== Data entries ==

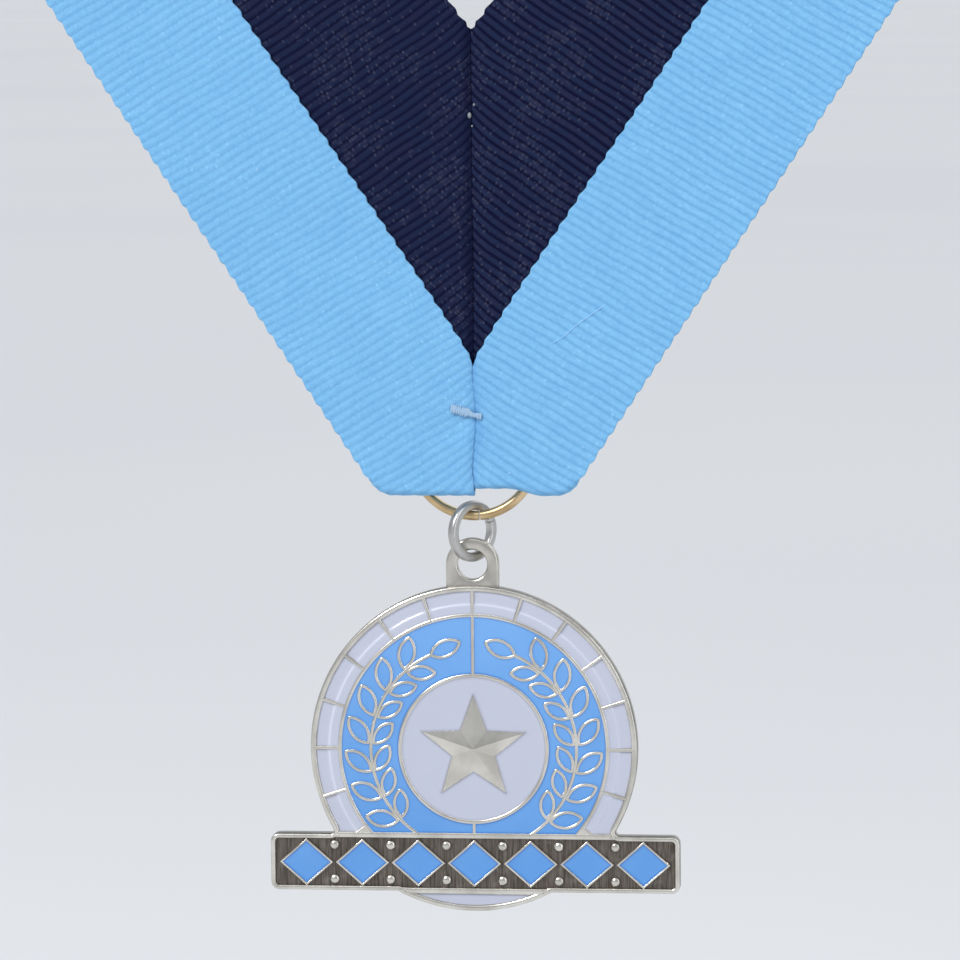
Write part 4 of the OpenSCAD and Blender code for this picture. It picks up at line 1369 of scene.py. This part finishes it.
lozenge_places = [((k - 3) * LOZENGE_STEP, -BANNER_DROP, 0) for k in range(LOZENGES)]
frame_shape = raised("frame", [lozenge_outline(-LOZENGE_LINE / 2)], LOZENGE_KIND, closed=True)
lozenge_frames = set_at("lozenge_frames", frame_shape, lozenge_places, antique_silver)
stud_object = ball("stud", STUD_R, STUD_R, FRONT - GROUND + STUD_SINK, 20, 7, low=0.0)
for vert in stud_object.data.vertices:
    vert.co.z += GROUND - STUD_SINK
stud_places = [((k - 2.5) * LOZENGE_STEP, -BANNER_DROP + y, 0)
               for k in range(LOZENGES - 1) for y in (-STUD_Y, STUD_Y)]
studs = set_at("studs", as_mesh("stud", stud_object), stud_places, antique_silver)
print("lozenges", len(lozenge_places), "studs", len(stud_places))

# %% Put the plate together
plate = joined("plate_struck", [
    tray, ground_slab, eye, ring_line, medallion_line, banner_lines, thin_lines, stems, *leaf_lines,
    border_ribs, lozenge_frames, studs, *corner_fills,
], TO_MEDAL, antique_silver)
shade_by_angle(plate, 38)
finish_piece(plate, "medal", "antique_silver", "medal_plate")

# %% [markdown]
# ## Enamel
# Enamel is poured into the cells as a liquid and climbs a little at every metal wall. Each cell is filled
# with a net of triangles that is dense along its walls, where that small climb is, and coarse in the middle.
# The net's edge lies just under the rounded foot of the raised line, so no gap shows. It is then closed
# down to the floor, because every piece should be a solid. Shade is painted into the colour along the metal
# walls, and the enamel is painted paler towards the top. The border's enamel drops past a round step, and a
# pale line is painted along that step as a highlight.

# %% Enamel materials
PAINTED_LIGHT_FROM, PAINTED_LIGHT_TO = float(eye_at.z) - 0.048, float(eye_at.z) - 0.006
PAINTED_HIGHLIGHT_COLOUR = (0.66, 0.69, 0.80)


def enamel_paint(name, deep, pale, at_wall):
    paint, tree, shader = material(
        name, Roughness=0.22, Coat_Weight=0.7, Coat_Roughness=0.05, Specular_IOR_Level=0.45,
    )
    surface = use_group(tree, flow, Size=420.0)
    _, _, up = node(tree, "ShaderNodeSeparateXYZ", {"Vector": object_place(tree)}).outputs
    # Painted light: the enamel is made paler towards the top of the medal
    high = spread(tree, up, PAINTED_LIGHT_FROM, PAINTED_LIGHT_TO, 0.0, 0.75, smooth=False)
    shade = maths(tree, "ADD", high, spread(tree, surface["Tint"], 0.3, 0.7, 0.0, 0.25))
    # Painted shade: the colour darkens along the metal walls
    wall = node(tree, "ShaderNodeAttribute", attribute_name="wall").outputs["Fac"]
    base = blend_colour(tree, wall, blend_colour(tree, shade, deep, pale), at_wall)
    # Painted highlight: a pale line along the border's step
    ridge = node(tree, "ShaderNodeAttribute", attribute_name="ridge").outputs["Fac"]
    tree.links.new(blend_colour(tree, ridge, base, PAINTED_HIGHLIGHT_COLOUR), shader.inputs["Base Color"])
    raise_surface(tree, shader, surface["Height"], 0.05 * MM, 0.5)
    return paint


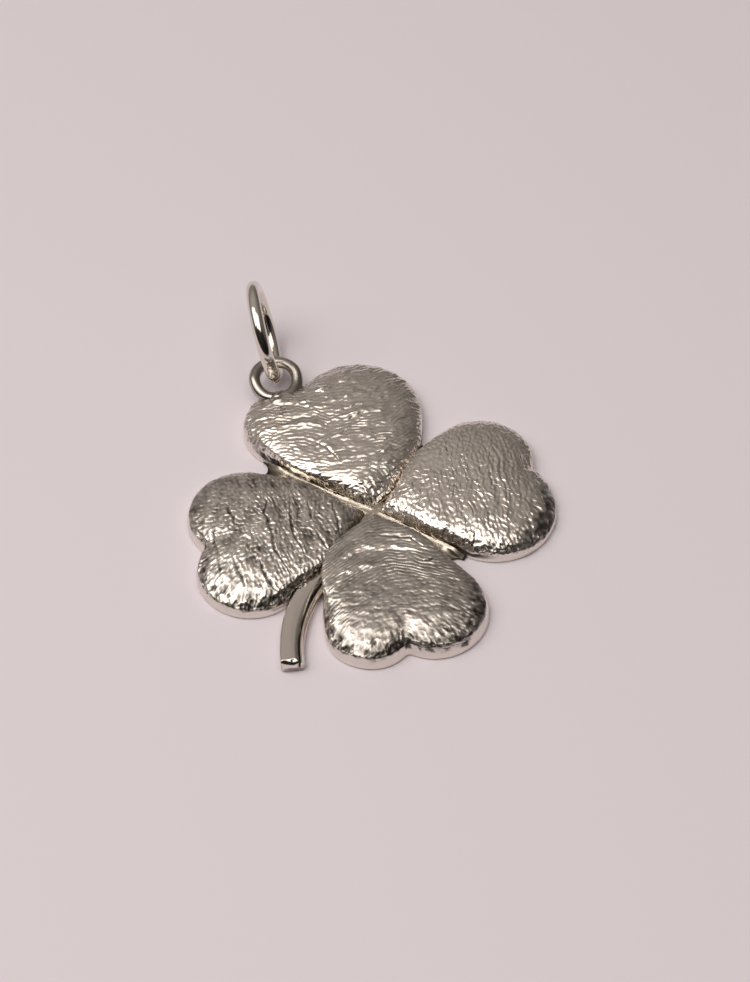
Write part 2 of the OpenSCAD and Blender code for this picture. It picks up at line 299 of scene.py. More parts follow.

== Task objective ==
Give back all the records exactly as they stand.

== Written answer ==
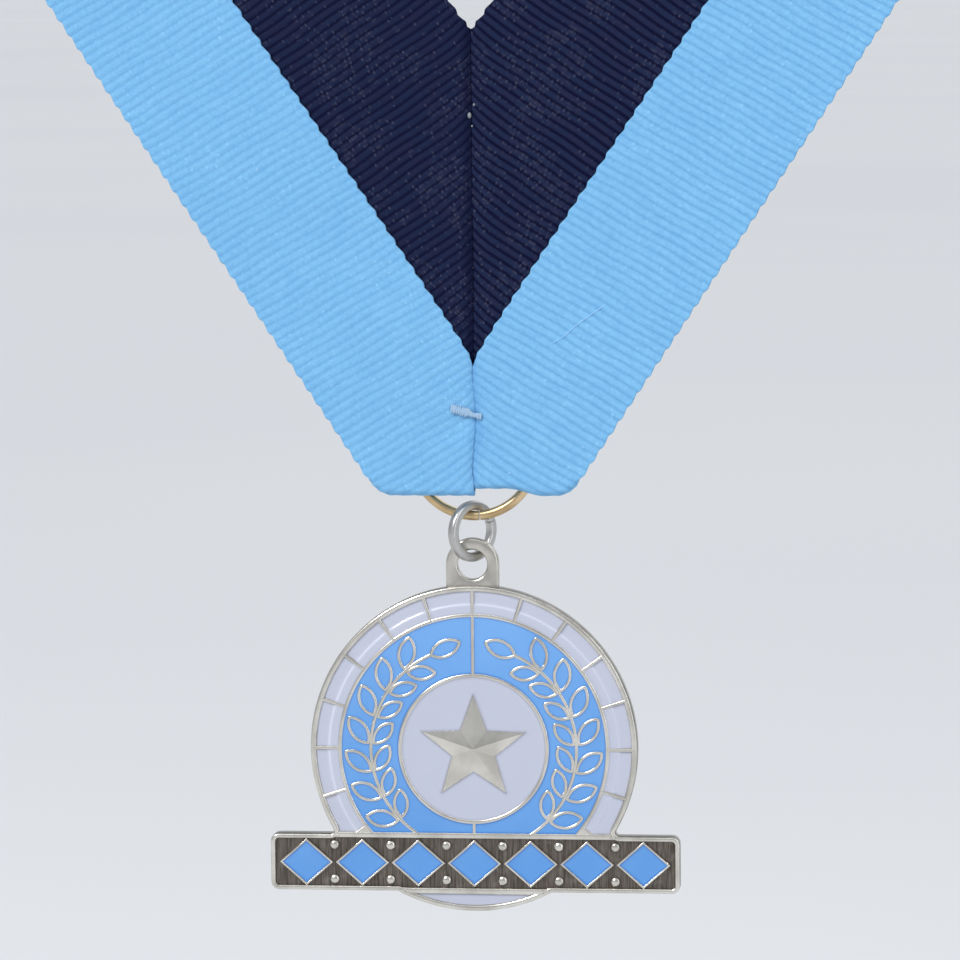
Write part 4 of the OpenSCAD and Blender code for this picture. It picks up at line 1369 of scene.py. This part finishes it.
lozenge_places = [((k - 3) * LOZENGE_STEP, -BANNER_DROP, 0) for k in range(LOZENGES)]
frame_shape = raised("frame", [lozenge_outline(-LOZENGE_LINE / 2)], LOZENGE_KIND, closed=True)
lozenge_frames = set_at("lozenge_frames", frame_shape, lozenge_places, antique_silver)
stud_object = ball("stud", STUD_R, STUD_R, FRONT - GROUND + STUD_SINK, 20, 7, low=0.0)
for vert in stud_object.data.vertices:
    vert.co.z += GROUND - STUD_SINK
stud_places = [((k - 2.5) * LOZENGE_STEP, -BANNER_DROP + y, 0)
               for k in range(LOZENGES - 1) for y in (-STUD_Y, STUD_Y)]
studs = set_at("studs", as_mesh("stud", stud_object), stud_places, antique_silver)
print("lozenges", len(lozenge_places), "studs", len(stud_places))

# %% Put the plate together
plate = joined("plate_struck", [
    tray, ground_slab, eye, ring_line, medallion_line, banner_lines, thin_lines, stems, *leaf_lines,
    border_ribs, lozenge_frames, studs, *corner_fills,
], TO_MEDAL, antique_silver)
shade_by_angle(plate, 38)
finish_piece(plate, "medal", "antique_silver", "medal_plate")

# %% [markdown]
# ## Enamel
# Enamel is poured into the cells as a liquid and climbs a little at every metal wall. Each cell is filled
# with a net of triangles that is dense along its walls, where that small climb is, and coarse in the middle.
# The net's edge lies just under the rounded foot of the raised line, so no gap shows. It is then closed
# down to the floor, because every piece should be a solid. Shade is painted into the colour along the metal
# walls, and the enamel is painted paler towards the top. The border's enamel drops past a round step, and a
# pale line is painted along that step as a highlight.

# %% Enamel materials
PAINTED_LIGHT_FROM, PAINTED_LIGHT_TO = float(eye_at.z) - 0.048, float(eye_at.z) - 0.006
PAINTED_HIGHLIGHT_COLOUR = (0.66, 0.69, 0.80)


def enamel_paint(name, deep, pale, at_wall):
    paint, tree, shader = material(
        name, Roughness=0.22, Coat_Weight=0.7, Coat_Roughness=0.05, Specular_IOR_Level=0.45,
    )
    surface = use_group(tree, flow, Size=420.0)
    _, _, up = node(tree, "ShaderNodeSeparateXYZ", {"Vector": object_place(tree)}).outputs
    # Painted light: the enamel is made paler towards the top of the medal
    high = spread(tree, up, PAINTED_LIGHT_FROM, PAINTED_LIGHT_TO, 0.0, 0.75, smooth=False)
    shade = maths(tree, "ADD", high, spread(tree, surface["Tint"], 0.3, 0.7, 0.0, 0.25))
    # Painted shade: the colour darkens along the metal walls
    wall = node(tree, "ShaderNodeAttribute", attribute_name="wall").outputs["Fac"]
    base = blend_colour(tree, wall, blend_colour(tree, shade, deep, pale), at_wall)
    # Painted highlight: a pale line along the border's step
    ridge = node(tree, "ShaderNodeAttribute", attribute_name="ridge").outputs["Fac"]
    tree.links.new(blend_colour(tree, ridge, base, PAINTED_HIGHLIGHT_COLOUR), shader.inputs["Base Color"])
    raise_surface(tree, shader, surface["Height"], 0.05 * MM, 0.5)
    return paint


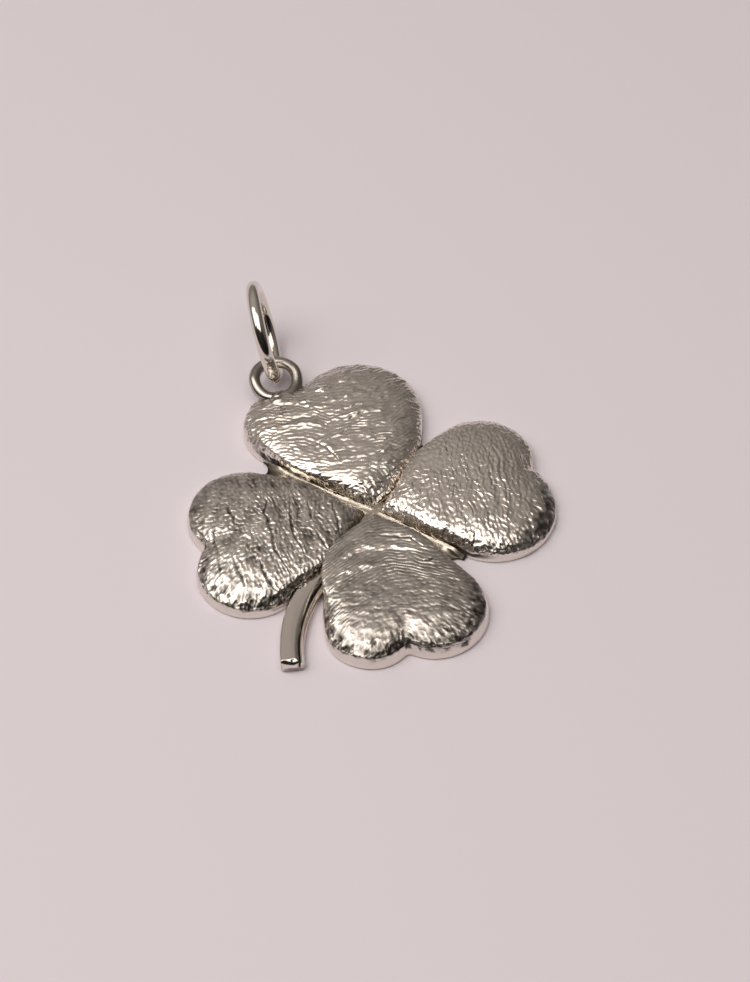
Write part 2 of the OpenSCAD and Blender code for this picture. It picks up at line 299 of scene.py. More parts follow.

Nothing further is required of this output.